Avant, elles s'endettaient auprès des structures de microfinance, mais depuis la création de cette caisse, elles ont tourné le dos aux banques.

J'ai un magasin de vente de produits alimentaires. Les prêts de la caisse m'aident beaucoup à accroitre mon business. Avant, nous travaillions pour les banques. Elles te prêtaient de l'argent mais au bout d'un mois, elle te mettait la pression et tu étais complètement stressée et à leur merci. C'est comme si tu travaillais pour eux car tout ton bénéfice te filait entre les doigts dans la mesure où leurs mensualités sont élevées."
Maimouna Diagne, femme d'affaires

Amy Diop, l'une des membres de la Caisse, fait du commerce import-export entre la Mauritanie et le Sénégal. Elle affirme que les prêts lui permettent de rendre son commerce florissant et de renouveler constamment son stock.

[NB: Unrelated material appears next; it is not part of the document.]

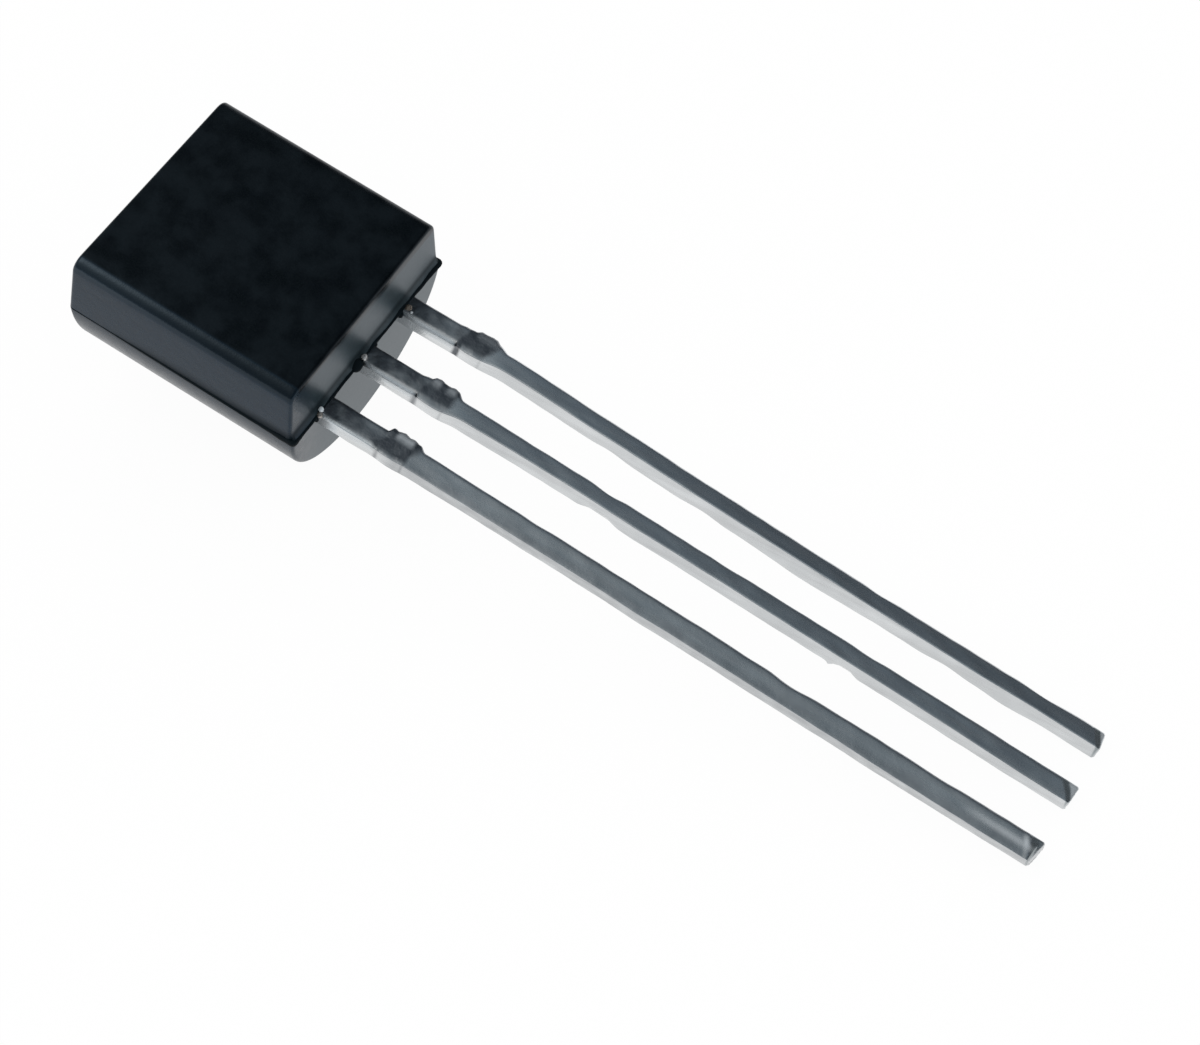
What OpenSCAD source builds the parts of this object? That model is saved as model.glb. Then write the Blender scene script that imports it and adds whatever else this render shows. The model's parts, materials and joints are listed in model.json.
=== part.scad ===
// Three-lead transistor in a small moulded case with a flat front and a round back.
// It lies as it comes to rest on a table: the marking flat looks up, and the part stands
// on the heel of its round back and on the three lead tips.
//
// The case frame, before the part is laid down: X runs from the closed end of the case
// towards the lead tips, Y runs across the leads, and Z is the outward normal of the
// marking flat, which is the plane Z = 0.

/* [Case] */
// Length of the case along the leads, at the parting plane
case_len = 4.59; // [4:0.01:5.6]
// Thickness of the case from the marking flat to the crown of the back
case_t = 3.62; // [3:0.01:4.4]
// Radius of the round back
back_r = 2.25; // [2.2:0.01:2.8]
// Depth of the parting plane below the marking flat
parting_depth = 1.29; // [1.1:0.01:1.5]
// Draft of the two long sides between the flat and the parting plane, in degrees
side_draft = 6.5; // [1:0.5:10]
// Draft of the two ends between the flat and the parting plane, in degrees
end_draft = 5.5; // [1:0.5:10]
// Draft of the two ends between the parting plane and the back, in degrees
back_draft = 2; // [0.5:0.5:5]
// Radius of the two long edges of the flat
edge_r = 0.26; // [0.1:0.01:0.4]
// Radius of the edges at the two ends of the flat
end_edge_r = 0.06; // [0.03:0.01:0.1]

/* [Flash] */
// How far the moulding flash stands out all round the parting plane
flash_out = 0.04; // [0.02:0.01:0.1]
// Thickness of the moulding flash
flash_t = 0.04; // [0.02:0.01:0.08]

/* [Leads] */
// Distance between the middles of neighbouring leads
lead_pitch = 1.27; // [1.1:0.01:1.53]
// Length of the leads outside the case
lead_len = 13.96; // [11:0.01:17]
// Width of a lead beyond the dam bar stubs
lead_w = 0.38; // [0.32:0.01:0.5]
// Width of a lead between the case and the dam bar stubs, and inside the case
root_w = 0.45; // [0.34:0.01:0.56]
// Thickness of the lead frame
lead_t = 0.37; // [0.28:0.01:0.46]
// Radius of the long edges of a lead
lead_edge_r = 0.05; // [0.02:0.01:0.1]
// Distance from the case to the dam bar stubs
dam_start = 1.14; // [0.8:0.01:2]
// Length of a dam bar stub along the lead
dam_len = 0.55; // [0.3:0.01:0.8]
// How far a dam bar stub stands out of its lead, on the side of +Y
dam_out = 0.12; // [0.03:0.01:0.15]
// How far the burr left by the dam bar stands out on the lead's other side
dam_burr = 0.02; // [0.01:0.01:0.1]
// How much further the underside of a sheared lead tip reaches than its top
tip_shear = 0.03; // [0.01:0.01:0.4]
// Offset of the middle lead from the middle of the case
row_offset = -0.06; // [-0.15:0.01:0.15]
// Turn of each lead beyond its dam bar stubs, within the plane of the leads, in degrees
lead_turn = [-0.25, -0.4, -1.2];
// Droop of all the leads beyond the dam bar stubs, away from the flat, in degrees
lead_droop = 0.5; // [0:0.1:2]

/* [Lead frame inside the case] */
// Distance from the closed end of the case to the die pad
pad_start = 1.05; // [0.7:0.01:1.3]
// Length of the die pad along the leads
pad_len = 1.7; // [1.3:0.01:1.9]
// Width of the die pad
pad_w = 1.24; // [1:0.01:1.3]
// Distance from the closed end of the case to the bonding posts of the outer leads
post_start = 1.3; // [1:0.01:1.5]
// Length of a bonding post
post_len = 0.9; // [0.6:0.01:1.1]
// Width of a bonding post
post_w = 0.62; // [0.56:0.01:0.7]
// Distance from the lead end of the case to the locking bars
lock_inset = 0.7; // [0.5:0.01:0.9]
// Length of a locking bar along the lead
lock_len = 0.3; // [0.2:0.01:0.4]
// How far a locking bar stands out of each side of its lead
lock_out = 0.1; // [0.05:0.01:0.12]

/* [Die and bond wires] */
// Side of the square silicon die
die_side = 0.5; // [0.4:0.01:0.7]
// Thickness of the silicon die
die_t = 0.2; // [0.15:0.01:0.25]
// Thickness of the die bond
bond_t = 0.03; // [0.02:0.005:0.05]
// How far the die bond reaches past the die all round
bond_out = 0.05; // [0.03:0.01:0.08]
// Distance of each wire's start from the middle of the die, along both of its sides
pad_spread = 0.12; // [0.08:0.01:0.15]
// Diameter of a bond wire
wire_d = 0.05; // [0.04:0.005:0.07]
// Diameter of the ball or stitch at each end of a wire
ball_d = 0.11; // [0.1:0.01:0.14]
// Height of the ball or stitch
ball_h = 0.03; // [0.02:0.005:0.05]
// Height of a wire's run above the die
loop_h = 0.26; // [0.22:0.01:0.35]
// Radius of a wire's two bends, to its middle
bend_r = 0.12; // [0.1:0.01:0.15]

/* [Hidden] */
$fn = 96;
thin_fn = 48;

// What a rounding's radius gains, so that its arc crosses the faces beside it
arc_lap = 0.0002;

// Places of the three leads in the row
EMITTER = 0;
COLLECTOR = 1;
BASE = 2;

// Case
back_axis_z = back_r - case_t;
half_w = sqrt(pow(back_r, 2) - pow(parting_depth + back_axis_z, 2));
flat_half_w = half_w - parting_depth * tan(side_draft);
flat_inset = parting_depth * tan(end_draft);
back_inset = (case_t - parting_depth) * tan(back_draft);

// Leads
lead_top = -parting_depth;
lead_mid = lead_top - lead_t / 2;
face_x = case_len + flash_out;
turn_x = case_len + dam_start + dam_len / 2;
run_len = case_len + lead_len - turn_x;

// Die and bond wires
die_x = pad_start + pad_len / 2;
die_top = lead_top + bond_t + die_t;
post_x = post_start + post_len / 2;
loop_z = die_top + loop_h;

// Rest: the heel of the back and the lower edge of the lead tips both touch the table
heel_x = case_len - back_inset;
tip_low_x = turn_x + run_len * cos(lead_droop) - lead_t / 2 * sin(lead_droop);
tip_low_z = lead_mid - run_len * sin(lead_droop) - lead_t / 2 * cos(lead_droop);
tip_top_x = turn_x + (run_len - tip_shear) * cos(lead_droop) + lead_t / 2 * sin(lead_droop);
tip_top_z = lead_mid - (run_len - tip_shear) * sin(lead_droop) + lead_t / 2 * cos(lead_droop);
rest_tilt = atan2(tip_low_z + case_t, tip_low_x - heel_x);
rest_low_x = laid_x(back_inset, -case_t);
rest_high_x = max(laid_x(tip_low_x, tip_low_z), laid_x(tip_top_x, tip_top_z));
rest_shift = [-(rest_low_x + rest_high_x) / 2, 0, -laid_z(heel_x, -case_t)];

// X and Z of a point of the case frame once the part is tilted
function laid_x(x, z) = x * cos(rest_tilt) + z * sin(rest_tilt);
function laid_z(x, z) = z * cos(rest_tilt) - x * sin(rest_tilt);

// Y of a lead's middle
function lead_y(place) = row_offset + (place - COLLECTOR) * lead_pitch;

// Lays the part down on the table
module laid() {
    translate(rest_shift)
        rotate([0, rest_tilt, 0])
            children();
}

// Extrudes an outline drawn as [Y, Z] along X, from one X to another
module along_x(from, to) {
    translate([from, 0, 0])
        rotate([90, 0, 90])
            linear_extrude(to - from)
                children();
}

// Extrudes an outline drawn as [X, Z] across the whole width of the case
module across_case() {
    width = 2 * (back_r + flash_out);
    translate([0, width / 2, 0])
        rotate([90, 0, 0])
            linear_extrude(width)
                children();
}

// What a rounding takes off the corner between the flat and a drafted side, and the space
// outside that corner
module corner_waste(radius, draft) {
    spread = 2 * radius;
    translate([-radius * tan((90 - draft) / 2), -radius])
        difference() {
            polygon([
                [0, 0],
                [0, spread],
                [spread, spread],
                [spread * cos(draft), spread * sin(draft)]
            ]);
            circle(radius + arc_lap, $fn = thin_fn);
        }
}

// Outline of the half on the flat's side, seen along or across the leads: the flat on top,
// a drafted side at each end and rounded corners between them
module flat_side_outline(flat_half, draft, radius) {
    parting_half = flat_half + parting_depth * tan(draft);
    difference() {
        polygon([
            [-flat_half, 0],
            [flat_half, 0],
            [parting_half, -parting_depth],
            [-parting_half, -parting_depth]
        ]);
        for (side = [0, 1])
            mirror([side, 0])
                translate([flat_half, 0])
                    corner_waste(radius, draft);
    }
}

// Cross-section of the case between the parting plane and the back
module back_side_section() {
    difference() {
        translate([0, back_axis_z])
            circle(back_r);
        translate([-back_r, -parting_depth])
            square([2 * back_r, case_t]);
    }
}

// The two halves of the moulding and the flash between them, with nothing inside
module moulding() {
    intersection() {
        along_x(0, case_len)
            flat_side_outline(flat_half_w, side_draft, edge_r);
        across_case()
            translate([case_len / 2, 0])
                flat_side_outline(case_len / 2 - flat_inset, end_draft, end_edge_r);
    }
    intersection() {
        along_x(0, case_len)
            back_side_section();
        across_case()
            polygon([
                [0, -parting_depth],
                [case_len, -parting_depth],
                [case_len - back_inset, -case_t],
                [back_inset, -case_t]
            ]);
    }
    translate([-flash_out, -half_w - flash_out, -parting_depth - flash_t])
        cube([case_len + 2 * flash_out, 2 * (half_w + flash_out), flash_t]);
}

// A rectangle of the lead frame's plan, from one X to another
module strip(place, from, to, width) {
    translate([from, lead_y(place) - width / 2])
        square([to - from, width]);
}

// The part of a lead inside the case, as far as the outside of the flash
module lead_inside(place) {
    is_pad = place == COLLECTOR;
    start = is_pad ? pad_start : post_start;
    lock_x = case_len - lock_inset - lock_len;
    translate([0, 0, lead_top - lead_t])
        linear_extrude(lead_t) {
            strip(place, start, face_x, root_w);
            strip(place, start, start + (is_pad ? pad_len : post_len), is_pad ? pad_w : post_w);
            strip(place, lock_x, lock_x + lock_len, root_w + 2 * lock_out);
        }
}

// Cross-section of a lead outside the case: a rectangle with rounded corners
module lead_section(width) {
    core_w = width - 2 * lead_edge_r;
    core_t = lead_t - 2 * lead_edge_r;
    square([core_w, lead_t], center = true);
    square([width, core_t], center = true);
    for (side = [-1, 1], face = [-1, 1])
        translate([side * core_w / 2, face * core_t / 2])
            circle(lead_edge_r, $fn = thin_fn);
}

// The long run of a lead beyond its dam bar stubs, sheared off at a slant
module lead_run() {
    blade = lead_w + 2 * dam_out;
    difference() {
        along_x(0, run_len)
            lead_section(lead_w);
        translate([0, blade / 2, 0])
            rotate([90, 0, 0])
                linear_extrude(blade)
                    polygon([
                        [run_len - tip_shear, lead_t / 2],
                        [run_len, -lead_t / 2],
                        [run_len + tip_shear, -lead_t / 2],
                        [run_len + tip_shear, lead_t],
                        [run_len - tip_shear, lead_t]
                    ]);
    }
}

// One whole lead, from its end inside the case to its tip
module lead(place) {
    lead_inside(place);
    translate([0, lead_y(place), lead_mid]) {
        along_x(face_x, turn_x)
            lead_section(root_w);
        translate([0, (dam_out - dam_burr) / 2, 0])
            along_x(case_len + dam_start, case_len + dam_start + dam_len)
                lead_section(root_w + dam_out + dam_burr);
        translate([turn_x, 0, 0])
            rotate([0, lead_droop, lead_turn[place]])
                lead_run();
    }
}

// The silicon chip, on its bond
module chip() {
    translate([die_x - die_side / 2, lead_y(COLLECTOR) - die_side / 2, die_top - die_t])
        cube([die_side, die_side, die_t]);
}

// The thin bond that holds the chip on the die pad
module chip_bond() {
    side = die_side + 2 * bond_out;
    translate([die_x - side / 2, lead_y(COLLECTOR) - side / 2, lead_top])
        cube([side, side, bond_t]);
}

// A quarter bend of wire that starts upwards at the origin and turns towards X
module wire_bend() {
    translate([bend_r, 0, 0])
        rotate([90, 0, 180])
            rotate_extrude(angle = 90)
                translate([bend_r, 0])
                    circle(d = wire_d, $fn = thin_fn);
}

// A bond wire from the die to the bonding post of an outer lead
module bond_wire(place) {
    side = place == EMITTER ? -1 : 1;
    start = [die_x + side * pad_spread, lead_y(COLLECTOR) + side * pad_spread];
    reach = [post_x, lead_y(place)] - start;
    // Kept to whole micrometres, so that the straight lengths and the bends meet exactly
    run = round(norm(reach) * 1000) / 1000;
    bend_z = loop_z - bend_r;
    translate([start[0], start[1], 0])
        rotate([0, 0, atan2(reach[1], reach[0])]) {
            translate([0, 0, die_top]) {
                cylinder(h = ball_h, d = ball_d, $fn = thin_fn);
                cylinder(h = bend_z - die_top, d = wire_d, $fn = thin_fn);
            }
            translate([0, 0, bend_z])
                wire_bend();
            translate([bend_r, 0, loop_z])
                rotate([0, 90, 0])
                    cylinder(h = run - 2 * bend_r, d = wire_d, $fn = thin_fn);
            translate([run, 0, bend_z])
                mirror([1, 0, 0])
                    wire_bend();
            translate([run, 0, lead_top]) {
                cylinder(h = ball_h, d = ball_d, $fn = thin_fn);
                cylinder(h = bend_z - lead_top, d = wire_d, $fn = thin_fn);
            }
        }
}

// The moulded case, shaped round everything that it holds
module case_shell() {
    color([0.05, 0.06, 0.07])
        laid()
            difference() {
                moulding();
                for (place = [EMITTER, COLLECTOR, BASE])
                    lead_inside(place);
                chip();
                chip_bond();
                bond_wire(EMITTER);
                bond_wire(BASE);
            }
}

module tinned_lead(place) {
    color([0.72, 0.74, 0.76])
        laid()
            lead(place);
}

module die() {
    color([0.35, 0.36, 0.42])
        laid()
            chip();
}

module die_bond() {
    color([0.7, 0.7, 0.68])
        laid()
            chip_bond();
}

module gold_wire(place) {
    color([0.9, 0.72, 0.3])
        laid()
            bond_wire(place);
}

case_shell();  // case
tinned_lead(EMITTER);  // emitter_lead
tinned_lead(COLLECTOR);  // collector_lead
tinned_lead(BASE);  // base_lead
die();
die_bond();
gold_wire(EMITTER);  // emitter_wire
gold_wire(BASE);  // base_wire
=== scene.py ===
"""Looks of a three-lead transistor in a small moulded case, lying on its round back.

Shapes are worked out in the case frame, in millimetres: X runs from the closed end of the
case towards the lead tips, Y runs across the leads, and Z is the outward normal of the
marking flat, which is the plane Z = 0. place() takes them to the CAD model's frame.
"""
import json
import math
from functools import partial

import bmesh
import bpy
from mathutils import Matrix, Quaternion, Vector, noise


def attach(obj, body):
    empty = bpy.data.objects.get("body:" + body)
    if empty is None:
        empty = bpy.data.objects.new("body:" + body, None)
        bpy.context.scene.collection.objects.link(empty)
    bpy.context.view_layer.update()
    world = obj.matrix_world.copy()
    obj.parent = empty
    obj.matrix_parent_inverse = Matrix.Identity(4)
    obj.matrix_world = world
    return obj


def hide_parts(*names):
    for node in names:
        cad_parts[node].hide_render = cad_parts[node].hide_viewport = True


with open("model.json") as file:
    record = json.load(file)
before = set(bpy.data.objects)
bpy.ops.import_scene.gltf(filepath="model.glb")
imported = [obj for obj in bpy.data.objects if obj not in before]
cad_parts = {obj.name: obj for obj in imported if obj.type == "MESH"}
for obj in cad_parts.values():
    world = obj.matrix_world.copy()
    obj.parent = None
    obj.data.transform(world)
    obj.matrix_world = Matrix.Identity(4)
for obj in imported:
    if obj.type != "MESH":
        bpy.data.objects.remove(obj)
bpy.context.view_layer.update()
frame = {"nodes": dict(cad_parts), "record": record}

MM = 0.001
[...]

"Cette caisse est une aubaine pour nous. J'emprunte de 200 000 à 400 000 francs CFA par mois. Et à chaque fois, je voyage pour acheter des marchandises. Les banques nous mettent une pression terrible. Ici, nous avons la solidarité et l'entraine et nous n'avons pas de pression pour rembourser"
Amy Diop, commerçante

En plus de la possibilité de financer leurs activités sans pression, ces femmes admettent que la Caisse les aide à maintenir un climat de paix au sein de leur ménage.

"Quand tu dépends totalement de ton mari, les rapports sont souvent conflictuels surtout quand les moyens ne suivent pas. Avec leurs activités, les femmes arrivent à se prendre en charge entièrement, à aider leurs maris dans les dépenses quotidiennes et aussi à mieux gérer les frais d'éducation des enfants".